Arctic Fibre confirms Nunavut cable landing spots
Adjustments made for Cape Dorset, Igloolik, Taloyoak
“In most instances, we were able to confirm the engineering studies Arctic Fibre has undertaken over the past two years,” Douglas Cunningham, Arctic Fibre’s CEO, said in a news release.
The company will now get ready to submit its plans to various regulatory bodies, including the Nunavut Impact Review Board and the Nunavut Planning Commission
In Cape Dorset, Igloolik and Taloyoak, Arctic Fibre’s team of consultants and contractors changed their proposed landing locations in response to local knowledge from community residents, who helped them find locations better able to avoid damage to the cable from ice scouring and waves.

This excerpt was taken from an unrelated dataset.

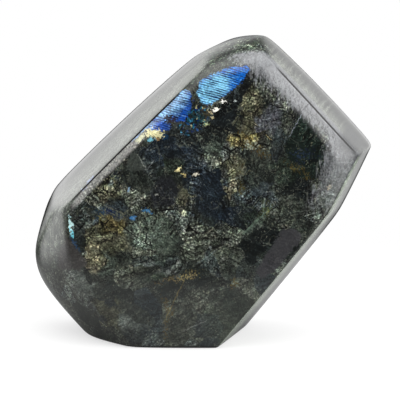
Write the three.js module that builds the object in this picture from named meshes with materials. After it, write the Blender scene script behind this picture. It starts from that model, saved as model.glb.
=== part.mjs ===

The company also changed a proposed land route across Boothia Peninsula that would connect Taloyoak.
The modified routed would run parallel to the northwest shorelines of Middle Lake and Angmaluktok Lake before going through hills and entering Lord Mayor Bay.
In Cambridge Bay, the halfway point for Arctic Fibre’s proposed London to Tokyo marine cable, the Arctic Fibre team met with Keith Peterson, Nunavut’s finance minister.
“Minister Peterson relayed to us his frustration of being one of the only elected officials in the country unable to fully participate in a recent video conference with Canada’s minister of finance. The installation of the Arctic Fibre network will enable all Nunavummiut and levels of government to be full participants in video conferencing, and much more,” Cunningham said.
Arctic Fibre plans to lay an undersea cable to London, New York City and Tokyo past Nunavut through the waters of the Canadian Arctic to meet a growing demand for bandwidth in Asia and Europe.
The backbone route would connect seven communities in Nunavut that contain about 52 per cent of the territory’s population: Iqaluit, Cape Dorset, Hall Beach, Igloolik, Cambridge Bay, Gjoa Haven, and Taloyak.
Another backbone line would lead from a point near Cape Dorset past the east coast of Hudson Bay to the Cree-Inuit community of Chisasibi.
From there it would eventually connect with New York City through Montreal.
The company has submitted a proposal to Industry Canada for about $230 million in one-time spending to connect 23 communities in Nunavut and Nunavik to the fibre optic cable with spur lines and microwave hops.